Material:
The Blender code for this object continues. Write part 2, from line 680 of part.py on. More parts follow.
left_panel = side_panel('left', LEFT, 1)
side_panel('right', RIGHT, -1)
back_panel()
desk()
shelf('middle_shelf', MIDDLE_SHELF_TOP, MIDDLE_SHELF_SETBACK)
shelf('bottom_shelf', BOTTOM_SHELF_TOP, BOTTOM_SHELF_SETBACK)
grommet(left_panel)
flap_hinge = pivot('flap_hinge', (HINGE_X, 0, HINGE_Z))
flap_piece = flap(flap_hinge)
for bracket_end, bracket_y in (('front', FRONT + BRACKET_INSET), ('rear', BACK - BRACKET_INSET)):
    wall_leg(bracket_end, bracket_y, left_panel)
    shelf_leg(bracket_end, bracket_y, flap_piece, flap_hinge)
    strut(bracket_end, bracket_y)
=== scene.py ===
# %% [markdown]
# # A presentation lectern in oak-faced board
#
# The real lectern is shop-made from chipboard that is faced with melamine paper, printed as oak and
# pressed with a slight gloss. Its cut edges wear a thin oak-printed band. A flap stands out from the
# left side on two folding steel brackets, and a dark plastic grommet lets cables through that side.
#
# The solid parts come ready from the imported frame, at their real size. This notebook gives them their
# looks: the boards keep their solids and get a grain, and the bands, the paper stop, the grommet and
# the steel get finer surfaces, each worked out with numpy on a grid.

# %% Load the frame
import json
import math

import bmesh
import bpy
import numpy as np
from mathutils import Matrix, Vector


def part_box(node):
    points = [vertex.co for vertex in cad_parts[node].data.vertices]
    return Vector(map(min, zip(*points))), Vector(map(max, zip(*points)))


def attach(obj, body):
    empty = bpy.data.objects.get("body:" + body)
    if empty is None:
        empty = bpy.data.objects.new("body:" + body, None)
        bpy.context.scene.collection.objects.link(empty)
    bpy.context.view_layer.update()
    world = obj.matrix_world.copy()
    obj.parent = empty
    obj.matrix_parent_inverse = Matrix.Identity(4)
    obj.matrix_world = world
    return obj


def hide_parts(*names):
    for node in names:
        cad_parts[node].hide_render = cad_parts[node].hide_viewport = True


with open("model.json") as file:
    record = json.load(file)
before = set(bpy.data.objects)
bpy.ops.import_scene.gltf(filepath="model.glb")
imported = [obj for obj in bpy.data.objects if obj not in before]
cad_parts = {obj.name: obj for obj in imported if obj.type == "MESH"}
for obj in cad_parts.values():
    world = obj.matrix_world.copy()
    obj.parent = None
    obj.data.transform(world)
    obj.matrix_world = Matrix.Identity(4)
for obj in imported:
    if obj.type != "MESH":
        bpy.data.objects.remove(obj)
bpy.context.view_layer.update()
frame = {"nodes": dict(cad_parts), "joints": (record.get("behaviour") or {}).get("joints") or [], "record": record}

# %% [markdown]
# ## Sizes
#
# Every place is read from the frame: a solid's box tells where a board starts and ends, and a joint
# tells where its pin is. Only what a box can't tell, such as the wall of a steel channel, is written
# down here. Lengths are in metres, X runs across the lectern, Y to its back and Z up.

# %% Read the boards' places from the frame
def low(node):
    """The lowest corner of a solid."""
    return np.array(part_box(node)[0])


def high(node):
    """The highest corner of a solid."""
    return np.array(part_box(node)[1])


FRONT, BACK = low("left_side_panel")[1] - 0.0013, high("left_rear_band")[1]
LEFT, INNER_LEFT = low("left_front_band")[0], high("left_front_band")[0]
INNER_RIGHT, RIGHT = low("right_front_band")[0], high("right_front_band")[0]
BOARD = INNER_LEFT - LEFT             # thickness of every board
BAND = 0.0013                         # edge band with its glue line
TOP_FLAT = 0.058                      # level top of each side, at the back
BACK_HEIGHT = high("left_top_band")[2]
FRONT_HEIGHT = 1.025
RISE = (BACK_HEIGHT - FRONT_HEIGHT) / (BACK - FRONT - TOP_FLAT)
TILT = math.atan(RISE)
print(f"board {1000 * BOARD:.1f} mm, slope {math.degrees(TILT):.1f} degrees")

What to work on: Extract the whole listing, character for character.

Result for this task:
The Blender code for this object continues. Write part 2, from line 680 of part.py on. More parts follow.
left_panel = side_panel('left', LEFT, 1)
side_panel('right', RIGHT, -1)
back_panel()
desk()
shelf('middle_shelf', MIDDLE_SHELF_TOP, MIDDLE_SHELF_SETBACK)
shelf('bottom_shelf', BOTTOM_SHELF_TOP, BOTTOM_SHELF_SETBACK)
grommet(left_panel)
flap_hinge = pivot('flap_hinge', (HINGE_X, 0, HINGE_Z))
flap_piece = flap(flap_hinge)
for bracket_end, bracket_y in (('front', FRONT + BRACKET_INSET), ('rear', BACK - BRACKET_INSET)):
    wall_leg(bracket_end, bracket_y, left_panel)
    shelf_leg(bracket_end, bracket_y, flap_piece, flap_hinge)
    strut(bracket_end, bracket_y)
=== scene.py ===
# %% [markdown]
# # A presentation lectern in oak-faced board
#
# The real lectern is shop-made from chipboard that is faced with melamine paper, printed as oak and
# pressed with a slight gloss. Its cut edges wear a thin oak-printed band. A flap stands out from the
# left side on two folding steel brackets, and a dark plastic grommet lets cables through that side.
#
# The solid parts come ready from the imported frame, at their real size. This notebook gives them their
# looks: the boards keep their solids and get a grain, and the bands, the paper stop, the grommet and
# the steel get finer surfaces, each worked out with numpy on a grid.

# %% Load the frame
import json
import math

import bmesh
import bpy
import numpy as np
from mathutils import Matrix, Vector


def part_box(node):
    points = [vertex.co for vertex in cad_parts[node].data.vertices]
    return Vector(map(min, zip(*points))), Vector(map(max, zip(*points)))


def attach(obj, body):
    empty = bpy.data.objects.get("body:" + body)
    if empty is None:
        empty = bpy.data.objects.new("body:" + body, None)
        bpy.context.scene.collection.objects.link(empty)
    bpy.context.view_layer.update()
    world = obj.matrix_world.copy()
    obj.parent = empty
    obj.matrix_parent_inverse = Matrix.Identity(4)
    obj.matrix_world = world
    return obj


def hide_parts(*names):
    for node in names:
        cad_parts[node].hide_render = cad_parts[node].hide_viewport = True


with open("model.json") as file:
    record = json.load(file)
before = set(bpy.data.objects)
bpy.ops.import_scene.gltf(filepath="model.glb")
imported = [obj for obj in bpy.data.objects if obj not in before]
cad_parts = {obj.name: obj for obj in imported if obj.type == "MESH"}
for obj in cad_parts.values():
    world = obj.matrix_world.copy()
    obj.parent = None
    obj.data.transform(world)
    obj.matrix_world = Matrix.Identity(4)
for obj in imported:
    if obj.type != "MESH":
        bpy.data.objects.remove(obj)
bpy.context.view_layer.update()
frame = {"nodes": dict(cad_parts), "joints": (record.get("behaviour") or {}).get("joints") or [], "record": record}

# %% [markdown]
# ## Sizes
#
# Every place is read from the frame: a solid's box tells where a board starts and ends, and a joint
# tells where its pin is. Only what a box can't tell, such as the wall of a steel channel, is written
# down here. Lengths are in metres, X runs across the lectern, Y to its back and Z up.

# %% Read the boards' places from the frame
def low(node):
    """The lowest corner of a solid."""
    return np.array(part_box(node)[0])


def high(node):
    """The highest corner of a solid."""
    return np.array(part_box(node)[1])


FRONT, BACK = low("left_side_panel")[1] - 0.0013, high("left_rear_band")[1]
LEFT, INNER_LEFT = low("left_front_band")[0], high("left_front_band")[0]
INNER_RIGHT, RIGHT = low("right_front_band")[0], high("right_front_band")[0]
BOARD = INNER_LEFT - LEFT             # thickness of every board
BAND = 0.0013                         # edge band with its glue line
TOP_FLAT = 0.058                      # level top of each side, at the back
BACK_HEIGHT = high("left_top_band")[2]
FRONT_HEIGHT = 1.025
RISE = (BACK_HEIGHT - FRONT_HEIGHT) / (BACK - FRONT - TOP_FLAT)
TILT = math.atan(RISE)
print(f"board {1000 * BOARD:.1f} mm, slope {math.degrees(TILT):.1f} degrees")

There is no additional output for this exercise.